= Flower Demo =

Japanese social movement

Flower Demo (フラワーデモ) is a Japanese social movement to protest sex crimes and sexual violence.

==History==
In March 2019, criticism against several court rulings in Japan came after the defendants of rape and quasi-rape charges were acquitted. On social media, feminist activist and author Minori Kitahara called for action. Flower Demo's first events were held in Tokyo and Osaka Prefecture on 11 April 2019. Kitahara did not plan to create a movement at that time, but hundreds of people attended these events and asked to tell their stories, which prompted her to call for another event. Since then, the Flower Demo events have been held every month, mostly on the 11th. In about a year, the movement has spread across the country.

At the Flower Demo event, groups of sexual violence victims and their supporters gather in public spaces to "protest against unjust acquittals of sexual crimes and seek changes to the law." Holding flowers as a symbol of solidarity for victims, participants listen to victims speak about their experiences.
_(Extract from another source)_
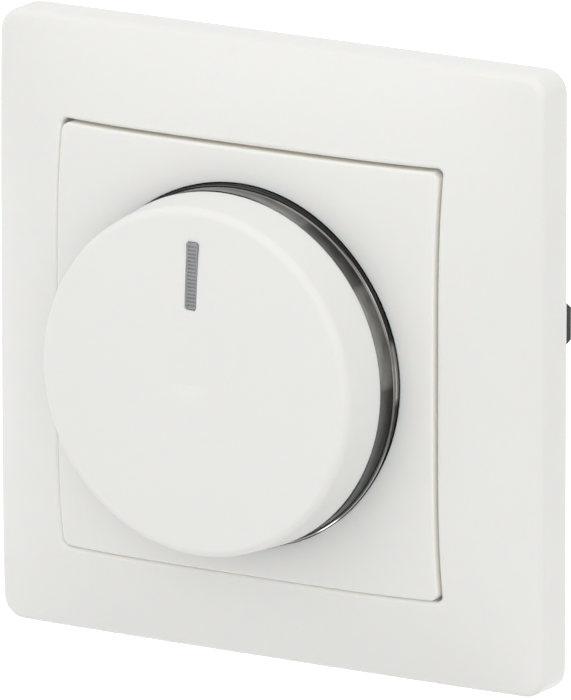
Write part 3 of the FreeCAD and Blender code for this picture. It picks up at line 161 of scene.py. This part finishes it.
class Look:
    """A principled material whose helpers add noise, bump and roughness in object space."""

    def __init__(self, name, color, metallic=0.0):
        self.material = bpy.data.materials.new(name)
        self.material.use_nodes = True
        self.nodes = self.material.node_tree.nodes
        self.links = self.material.node_tree.links
        self.shader = self.nodes["Principled BSDF"]
        self.shader.inputs["Base Color"].default_value = (*color, 1.0)
        self.shader.inputs["Metallic"].default_value = metallic
        self.shader.inputs["Roughness"].default_value = 0.5
        self.color = color
        self.place = self.nodes.new("ShaderNodeTexCoord").outputs["Object"]
        self.normal = None

    def put(self, socket, value):
        self.shader.inputs[socket].default_value = value
        return self

    def noise(self, scale, detail, stretch=EVEN):
        """Noise at a scale per metre, finer along the axes with a large stretch."""
        mapping = self.nodes.new("ShaderNodeMapping")
        mapping.inputs["Scale"].default_value = stretch
        self.links.new(self.place, mapping.inputs["Vector"])
        texture = self.nodes.new("ShaderNodeTexNoise")
        texture.inputs["Scale"].default_value = scale
        texture.inputs["Detail"].default_value = detail
        self.links.new(mapping.outputs["Vector"], texture.inputs["Vector"])
        return texture.outputs["Fac"]

    def ramp(self, source, low, high, start=0.3, stop=0.7):
        """A value that runs from low to high while the source runs from start to stop."""
        scale = self.nodes.new("ShaderNodeMapRange")
        scale.inputs["From Min"].default_value = start
        scale.inputs["From Max"].default_value = stop
        scale.inputs["To Min"].default_value = low
        scale.inputs["To Max"].default_value = high
        self.links.new(source, scale.inputs["Value"])
        return scale.outputs["Result"]

    def gloss(self, low, high, scale, stretch=EVEN):
        """Roughness that wanders between two values."""
        source = self.noise(scale, 3.0, stretch)
        self.links.new(self.ramp(source, low, high), self.shader.inputs["Roughness"])
        return self

    def tint(self, other, scale, detail=2.0):
        """Colour that wanders between the base colour and another."""
        mix = self.nodes.new("ShaderNodeMix")
        mix.data_type = "RGBA"
        mix.inputs[6].default_value = (*self.color, 1.0)
        mix.inputs[7].default_value = (*other, 1.0)
        self.links.new(self.ramp(self.noise(scale, detail), 0.0, 1.0, 0.35, 0.65), mix.inputs[0])
        self.links.new(mix.outputs[2], self.shader.inputs["Base Color"])
        return self

    def translucent(self, weight, scale):
        """Light that spreads under the surface, red furthest, as in white plastic."""
        self.put("Subsurface Weight", weight).put("Subsurface Radius", (1.0, 0.72, 0.5))
        return self.put("Subsurface Scale", scale)

    def bump(self, scale, depth, detail=2.0, stretch=EVEN):
        """Relief of a depth in metres; calls add up."""
        node = self.nodes.new("ShaderNodeBump")
        node.inputs["Strength"].default_value = 1.0
        node.inputs["Distance"].default_value = depth
        self.links.new(self.noise(scale, detail, stretch), node.inputs["Height"])
        if self.normal:
            self.links.new(self.normal, node.inputs["Normal"])
        self.normal = node.outputs["Normal"]
        self.links.new(self.normal, self.shader.inputs["Normal"])
        return self


# Reflections painted into the plated ring's colour on its wall, ridge and bevel: the grey of a dark room
# and two lights in it, as (start, end, grey), in degrees from +X towards +Z

# painted glint of a lamp, shared by the ridge and the bevel
PAINTED_GLINT = (-60, -50, 1.0)
WALL_PAINTED_REFLECTION = (0.1, ((0, 35, 0.3), (60, 180, 0.3)))
RIDGE_PAINTED_REFLECTION = (0.25, (PAINTED_GLINT, (15, 75, 0.4)))
BEVEL_PAINTED_REFLECTION = (0.03, (PAINTED_GLINT, (-5, 15, 0.25)))
PAINTED_LIGHT_EDGE = 2

# Heights of the painted ridge band's foot and top over the wall, how far its line drops per metre of Z,
# and the blur of both lines; then the heights between which the wall's painted shade goes from dark to
# full, and its darkest level

RIDGE = (0.01348, 0.01384)
RIDGE_TILT = 0.022
FOOT_BLUR, TOP_BLUR = 0.00003, 0.00005
WALL = (0.0139, 0.0165)
WALL_PAINTED_SHADE = 0.35
MOTTLE = (0.72, 1.28)
WARMTH, BEVEL_WARMTH = 0.03, 0.04
BLUE_LOSS = 2.5


def paint_reflection_bands(look, turn, room, warmth):
    """A painted reflection, a warm grey that runs round the ring's axis: the dark room, and its lights
    with soft edges.
    """
    dark, lights = room
    bands = [(-180, dark)]
    for start, end, grey in lights:
        bands += [(start, dark), (start + PAINTED_LIGHT_EDGE, grey), (end - PAINTED_LIGHT_EDGE, grey), (end, dark)]
    ramp = look.nodes.new("ShaderNodeValToRGB")
    stops = ramp.color_ramp.elements
    while len(stops) < len(bands):
        stops.new(0.5)
    for stop, (degrees, grey) in zip(stops, bands):
        stop.position = (degrees + 180) / 360
        stop.color = (grey, grey * (1 - warmth), grey * (1 - BLUE_LOSS * warmth), 1.0)
    look.links.new(turn, ramp.inputs["Fac"])
    return ramp.outputs["Color"]


def blend(look, factor, first, second, kind="MIX"):
    """One colour laid over another; any of the three may be a socket or a plain value."""
    mix = look.nodes.new("ShaderNodeMix")
    mix.data_type = "RGBA"
    mix.blend_type = kind
    for socket, source in ((mix.inputs[0], factor), (mix.inputs[6], first), (mix.inputs[7], second)):
        if isinstance(source, bpy.types.NodeSocket):
            look.links.new(source, socket)
        else:
            socket.default_value = source
    return mix.outputs[2]


def above(look, depth, height, blur):
    """A factor that goes from 0 to 1 where the surface rises past a height."""
    return look.ramp(depth, 1.0, 0.0, -height - blur, -height + blur)


def plated_ring_look():
    """Mirror plating whose colour has painted reflections of a dark room and its lights round its wall,
    ridge and bevel, and painted shade towards the wall's foot.
    """
    look = Look("chrome_plating", (0.5, 0.5, 0.49), 1.0).gloss(0.08, 0.14, 700)
    parts = look.nodes.new("ShaderNodeSeparateXYZ")
    look.links.new(look.place, parts.inputs[0])
    angle = look.nodes.new("ShaderNodeMath")
    angle.operation = "ARCTAN2"
    look.links.new(parts.outputs["Z"], angle.inputs[0])
    look.links.new(parts.outputs["X"], angle.inputs[1])
    turn = look.ramp(angle.outputs[0], 0.0, 1.0, -math.pi, math.pi)
    tilt = look.nodes.new("ShaderNodeMath")
    tilt.operation = "MULTIPLY_ADD"
    tilt.inputs[1].default_value = RIDGE_TILT
    look.links.new(parts.outputs["Z"], tilt.inputs[0])
    look.links.new(parts.outputs["Y"], tilt.inputs[2])
    depth = tilt.outputs[0]
    # painted shade: the wall darker towards its foot
    painted_shade_by_height = look.ramp(parts.outputs["Y"], 1.0, WALL_PAINTED_SHADE, -WALL[1], -WALL[0])
    mottle = look.ramp(look.noise(420, 4.0, (1, 2, 1)), *MOTTLE)
    shade = blend(look, 1.0, painted_shade_by_height, mottle, "MULTIPLY")
    # painted reflection bands on the wall, darkened by the painted shade and a random mottle
    wall = blend(look, 1.0, paint_reflection_bands(look, turn, WALL_PAINTED_REFLECTION, WARMTH), shade, "MULTIPLY")
    ridge = paint_reflection_bands(look, turn, RIDGE_PAINTED_REFLECTION, WARMTH)
    bevel = paint_reflection_bands(look, turn, BEVEL_PAINTED_REFLECTION, BEVEL_WARMTH)
    # the ridge's painted highlight band and the bevel's painted dark reflection, laid over the wall by
    # height
    over = blend(look, above(look, depth, RIDGE[1], TOP_BLUR), ridge, wall)
    color = blend(look, above(look, depth, RIDGE[0], FOOT_BLUR), bevel, over)
    look.links.new(color, look.shader.inputs["Base Color"])
    look.bump(300, 0.000003)
    return look


# Distance of the centre plate's side faces from its middle, how exactly a face meets it, and their painted
# glow

PLATE_SIDE = 0.02755
PLATE_SIDE_TOLERANCE = 0.00008
SIDE_GLOW = 0.08
SIDE_GLOW_COLOR = (1.0, 0.84, 0.64, 1.0)


def paint_warm_side_glow(look):
    """A painted glow: warm emission on the centre plate's side faces, standing in for light that comes
    through the thin plastic.
    """
    parts = look.nodes.new("ShaderNodeSeparateXYZ")
    look.links.new(look.place, parts.inputs[0])
    outer = look.nodes.new("ShaderNodeMath")
    outer.operation = "MAXIMUM"
    for axis, socket in zip("XZ", outer.inputs):
        size = look.nodes.new("ShaderNodeMath")
        size.operation = "ABSOLUTE"
        look.links.new(parts.outputs[axis], size.inputs[0])
        look.links.new(size.outputs[0], socket)
    off = look.nodes.new("ShaderNodeMath")
    off.operation = "COMPARE"
    off.inputs[1].default_value = PLATE_SIDE
    off.inputs[2].default_value = PLATE_SIDE_TOLERANCE
    look.links.new(outer.outputs[0], off.inputs[0])
    glow = look.ramp(off.outputs[0], 0.0, SIDE_GLOW, 0.0, 1.0)
    look.links.new(glow, look.shader.inputs["Emission Strength"])
    look.put("Emission Color", SIDE_GLOW_COLOR)


def make_looks():
    white, white_shade = (0.84, 0.84, 0.815), (0.835, 0.835, 0.808)
    looks = {}
    looks["white_gloss"] = (
        Look("white_gloss", white).tint(white_shade, 40).gloss(0.36, 0.42, 160)
        .translucent(0.5, 0.0012)
        .bump(60, 0.000006).bump(2600, 0.000001)
    )
    # painted warm glow on the centre plate's side faces
    paint_warm_side_glow(looks["white_gloss"])
    looks["white_knob"] = (
        Look("white_knob", white).tint(white_shade, 40).gloss(0.42, 0.48, 200)
        .translucent(0.3, 0.0008)
        .bump(2400, 0.000002, 4.0)
    )
    looks["chrome_plating"] = plated_ring_look()
    looks["grey_lens"] = (
        Look("grey_lens", (0.3, 0.305, 0.31)).tint((0.26, 0.265, 0.27), 900).gloss(0.3, 0.42, 900)
    )
    looks["spring_steel"] = (
        Look("spring_steel", (0.55, 0.55, 0.56), 1.0).gloss(0.22, 0.34, 900).bump(3000, 0.000004)
    )
    looks["turned_steel"] = (
        Look("turned_steel", (0.6, 0.6, 0.61), 1.0).gloss(0.2, 0.32, 500, stretch=(1, 12, 1))
        .bump(900, 0.000004, stretch=(1, 14, 1))
    )
    looks["plated_brass"] = (
        Look("plated_brass", (0.74, 0.71, 0.6), 1.0).tint((0.68, 0.62, 0.46), 300).gloss(0.2, 0.36, 600)
        .bump(1500, 0.000004)
    )
    looks["zinc_steel"] = (
        Look("zinc_steel", (0.62, 0.64, 0.66), 1.0).tint((0.56, 0.57, 0.56), 140).gloss(0.24, 0.42, 260)
        .bump(1800, 0.000006)
    )
    looks["dark_steel"] = (
        Look("dark_steel", (0.045, 0.045, 0.05), 0.7).tint((0.07, 0.065, 0.06), 260).gloss(0.32, 0.5, 500)
        .bump(1600, 0.000008)
    )
    looks["black_moulding"] = (
        Look("black_moulding", (0.025, 0.025, 0.027)).tint((0.035, 0.035, 0.037), 200)
        .gloss(0.38, 0.52, 700).bump(2600, 0.000006)
    )
    looks["grey_moulding"] = (
        Look("grey_moulding", (0.36, 0.37, 0.37)).tint((0.33, 0.34, 0.34), 90).gloss(0.42, 0.56, 500)
        .bump(2400, 0.000012, 4.0)
    )
    looks["natural_moulding"] = (
        Look("natural_moulding", (0.72, 0.69, 0.6)).tint((0.68, 0.65, 0.55), 200).gloss(0.3, 0.42, 500)
        .bump(1800, 0.000006)
    )
    looks["board_laminate"] = (
        Look("board_laminate", (0.04, 0.15, 0.06)).tint((0.06, 0.19, 0.08), 500, 4.0).gloss(0.3, 0.42, 400)
        .bump(1400, 0.00001, stretch=(1, 6, 1))
    )
    looks["bare_aluminium"] = (
        Look("bare_aluminium", (0.7, 0.71, 0.72), 1.0).gloss(0.26, 0.42, 300, stretch=(1, 16, 1))
        .bump(900, 0.000006, stretch=(1, 16, 1))
    )
    looks["ferrite"] = (
        Look("ferrite", (0.05, 0.05, 0.052)).tint((0.08, 0.078, 0.075), 700).gloss(0.55, 0.75, 700)
        .bump(1500, 0.00002, 4.0)
    )
    looks["enamelled_wire"] = (
        Look("enamelled_wire", (0.52, 0.2, 0.07), 0.9).tint((0.4, 0.14, 0.05), 300).gloss(0.2, 0.34, 500)
        .bump(1200, 0.00001, stretch=(1, 6, 1))
    )
    looks["blue_moulding"] = (
        Look("blue_moulding", (0.03, 0.09, 0.35)).tint((0.04, 0.11, 0.4), 300).gloss(0.24, 0.36, 400)
        .bump(800, 0.00001)
    )
    looks["fuse_glass"] = (
        Look("fuse_glass", (0.9, 0.94, 0.94)).put("Transmission Weight", 0.8).put("IOR", 1.5)
        .gloss(0.05, 0.12, 500)
    )
    looks["clear_lens"] = (
        Look("clear_lens", (0.8, 0.86, 0.82)).put("Transmission Weight", 0.6).put("IOR", 1.5)
        .gloss(0.08, 0.16, 500)
    )
    looks["clamp_brass"] = (
        Look("clamp_brass", (0.72, 0.52, 0.2), 1.0).tint((0.62, 0.42, 0.16), 300).gloss(0.24, 0.4, 500)
        .bump(1200, 0.000006, stretch=(1, 10, 1))
    )
    return looks


def dress_nodes(looks):
    """Give every CAD node the look of its slot in the record."""
    for entry in frame["record"]["subparts"]:
        node = frame["nodes"][entry["node"]]
        node.data.materials.clear()
        node.data.materials.append(looks[entry["material_slot"]].material)


# Threads of the claw screws, which the CAD leaves plain; the ridge's foot is a half width, in pitches

THREAD_PITCH = 0.0005
THREAD_ROOT = 0.00147
THREAD_CREST = 0.0016
THREAD_FOOT = 0.4
THREAD_SPAN = (0.0004, 0.0086)
THREAD_STEPS = 24


def add_thread(name, centre_x, body, look):
    """A ridge with three edges that winds right-handed round a screw's shank."""
    low, high = THREAD_SPAN
    count = round((high - low) / THREAD_PITCH * THREAD_STEPS)
    edges = ((THREAD_ROOT, -THREAD_FOOT), (THREAD_CREST, 0.0), (THREAD_ROOT, THREAD_FOOT))
    points, faces = [], [(0, 1, 2), (3 * count + 2, 3 * count + 1, 3 * count)]
    for step in range(count + 1):
        turn = 2 * math.pi * step / THREAD_STEPS
        depth = low + (high - low) * step / count
        for radius, offset in edges:
            x = centre_x + radius * math.cos(turn)
            points.append((x, depth + offset * THREAD_PITCH, radius * math.sin(turn)))
        if step < count:
            first = 3 * step
            for edge in range(3):
                other = (edge + 1) % 3
                faces.append((first + other, first + edge, first + edge + 3, first + other + 3))
    mesh = bpy.data.meshes.new(name)
    mesh.from_pydata(points, [], faces)
    mesh.materials.append(look.material)
    thread = bpy.data.objects.new(name, mesh)
    bpy.context.scene.collection.objects.link(thread)
    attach(thread, body)


def add_threads(looks):
    slots = {entry["node"]: entry["material_slot"] for entry in frame["record"]["subparts"]}
    for side in ("left", "right"):
        low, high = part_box("claw_screw_" + side)
        slot = slots["claw_screw_" + side]
        add_thread("thread_" + side, (low[0] + high[0]) / 2, side + "_claw_screw", looks[slot])


add_camera()
light_world()
for lamp in LAMPS:
    add_lamp(*lamp)
add_floor()
looks = make_looks()
dress_nodes(looks)
add_threads(looks)

scene = bpy.context.scene
scene.view_settings.view_transform = "Standard"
On 11 September 2019, journalist Shiori Itō attended one of the Flower Demo events in front of Tokyo Station and delivered a speech. There, she put on the same clothes that she had been wearing at the time she was raped, stating, "I want to raise awareness that regardless of what clothes a person wears, it doesn't mean they have given sexual consent."

On the International Women's Day of 8 March 2020, the Flower Demo events were held in 47 cities of 38 prefectures.